We need to communicate the definitions so that the product owner -- so we're transparent. And the product owners need to understand that it's not an individual specialist who is going to make an opinion. So this is where it's not like the hotel. These ratings are, you know, just aligning data with a definition. Not an opinion from one tester or -- well, they're not a tester, and that's the key thing that... I want to make it explicitly clear, the accessibility specialist doesn't need to go to the website. They don't need to log in. They don't need to do anything. They're not testing. That would not scale.

So once that's all set up, and I'll be shifting gears for questions in just a moment. We need to rate the portfolio. So the steps to that would be to find out what is in the portfolio that's maybe taking a chunk of it to start. Go out and ask the product owners to provide the information. And then once you've collected it, before you can really start assigning ratings what you are probably going to discover, what seems like one website is actually made up of pieces that are owned by different groups. So could be something as customer sees one website and there's actually 12 product teams building it. That's not an exaggeration. Could be more. So it's painstaking to go through that and figure it all out, but it's worth it. If you want to improve quality, you have to get to the team. And you have to get to the owner of the product. And so if we can identify the pieces and rate the pieces, then they have some benchmark to see if they can improve over time. Where next? Well one of the things would be what do you do with low-rated applications? That's a subject of a whole other topic really. It would be how does the organization move forward? One of the things that's going to come up is how often to do it again. And what I would love to do and then I'll turn it to questions just now... what I would love to do is be able to validate the thresholds with customers with disabilities. And get a sense from them, what is it for you that makes something drop from being awesome to just meh? What kinds of barriers or what happens for that to happen? Or alternatively, what is it that makes a very good experience awesome? What are those little things that make it just a cut above.
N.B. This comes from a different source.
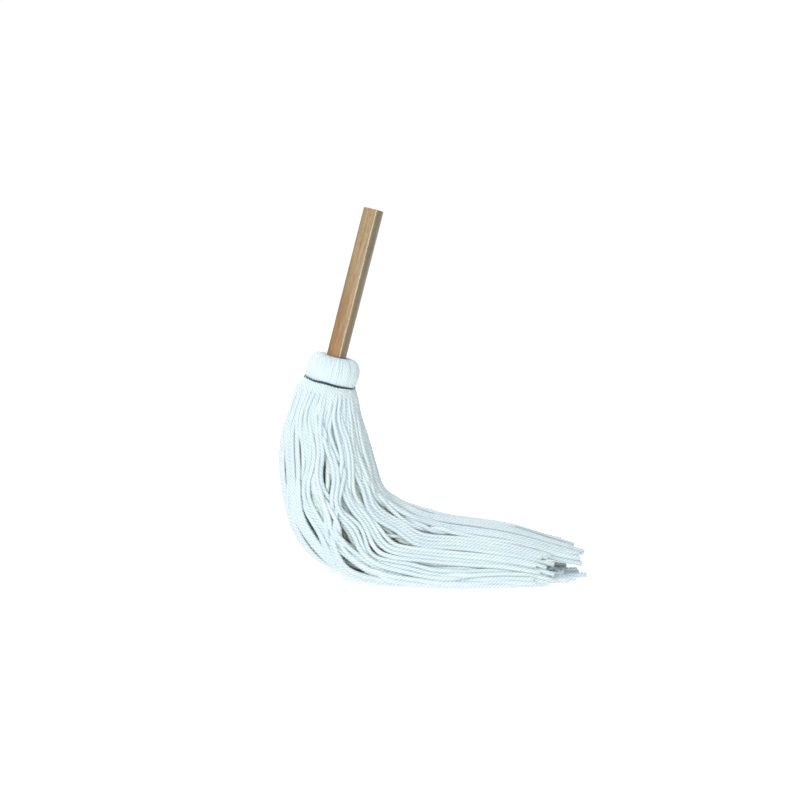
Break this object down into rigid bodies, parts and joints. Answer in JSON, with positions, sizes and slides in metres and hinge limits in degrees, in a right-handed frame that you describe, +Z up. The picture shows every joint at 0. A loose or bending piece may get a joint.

So I'll turn it back to Noah for questions.

>> Fantastic. Thank you so much Aidan. This was a tremendous presentation. I know personally, I just -- yeah, everything you just ran through was amazing. Lots of great questions in the Q&A. Thanks to everybody for engagement. They've been stack ranked by popularity. Question from Anonymous: Interesting you talk about the last time a test was completed. How often do you recommend doing testing? Is it every time a page or flow is updated? Or only when major changes are completed on a page.

>> Aidan: Yeah, that's something that I think, you know, that kind of strategy would hopefully set in your organization. If it's that cohesive. But the -- the thing about this rating framework is it has to accommodate whatever you're doing right now. So it's not trying to set the ideal for how to develop accessible applications. So I think I'll kind of punt that question in the sense that you would find what you're doing now and then rate just to that. Trying to solve for the communication only, and not the -- all the good stuff underneath.

>> Interesting, that makes sense. Control what you can control. Another question from Anonymous: I work at a 3,000 employee international company. We do not have an accessibility team like I hear some of the speakers state. There is one person who among other responsibilities manages to make sure development teams self-report a VPAT on their projects. How can I pitch this idea to my management?

>> Aidan: I think what's typical at a large company is at a certain point there will be an accessibility team. At TD there's actually multiple teams. And our team is focused entirely on customer experience, customer-facing large websites and apps. And I think if you can -- I see companies even larger than 3,000 that don't have that role. And so that to me seems like getting executive buy-in that it's important enough to have one group look over it as a first start. But I think you could also use some of the concepts here even without that, and maybe come at it a different way and say, you know, we've discovered a lot of the products haven't been tested. Is there a legal risk with that? Or we've discovered a lot of the products have complaints that haven't been resolved. There might be ways in to have some leverage with others in the organization when you show a more simplified view of what's going on with accessibility.

>> Yeah, makes sense. Will WCAG 3.0 include any similar spirit kind of rating system? I thought I heard about that, but I'm not sure.

>> Aidan: Yeah, I haven't looked at the latest draft that's out there. There's been a lot of discussion on the discussion board. And just like the best minds in the industry are working on that. I don't know where that'll end up. But I think they're definitely considering, you know, two parts of this. One is how do we have, you know, good, very good, amazing -- maybe could be platinum, gold, silver or something. But also how do we test a gigantic website when we know that we're not going to be able to test every screen? Is there a way to have a more, like, unified agreement that certain targeted testing or template testing is acceptable? So both of those are needed in order to do that. I hope they, you know, come up with something that works, but also my hope is that none of it expects absolute perfection, because then we're left in the accessibility teams either glossing over in that elevator, yeah, it conforms wink, wink. There's lots of aria misuse but it's an amazing experience. I hope they would address that. That would be my biggest hope.

>> We've been getting this question a lot today. Where can I get one of those T-shirts? I can answer that one. There will be a post-conference e-mail survey. And if you fill out the survey you'll be entered in a raffle. And I think we're giving away a thousand or more T-shirts. Look out for that e-mail. We'll probably take this as our last question.

Should persona testing be used to determine an accessibility rating? Do you think different personas as a vital part of this rating system?

>> Aidan: I'm a big fan of testing early. And I do a lot of talking about testing wireframes for accessibility. I don't see that as fitting, because I think what we want to see is -- I'm glad the question came in. My view is this framework is best approached from what is the customer actually seeing? Which is in production if you like. We may not be literally testing production, but we're testing what the customer sees. So all the great work that happens before is not necessarily relevant to that, because I've seen a lot of projects where they do all the work up front, and in the end it still has a lot of issues for customers. And then obviously most of the time it's the other way. Like they do all the work up front and it's made it smooth sailing to a great experience. But I personally don't think there's value in putting those process things in there. But you in your organization may find that's an indicator of quality. And then why not add it?

>> Yeah, I love the kind of framework you've established here being so context specific, and what works best for you. I think that's great.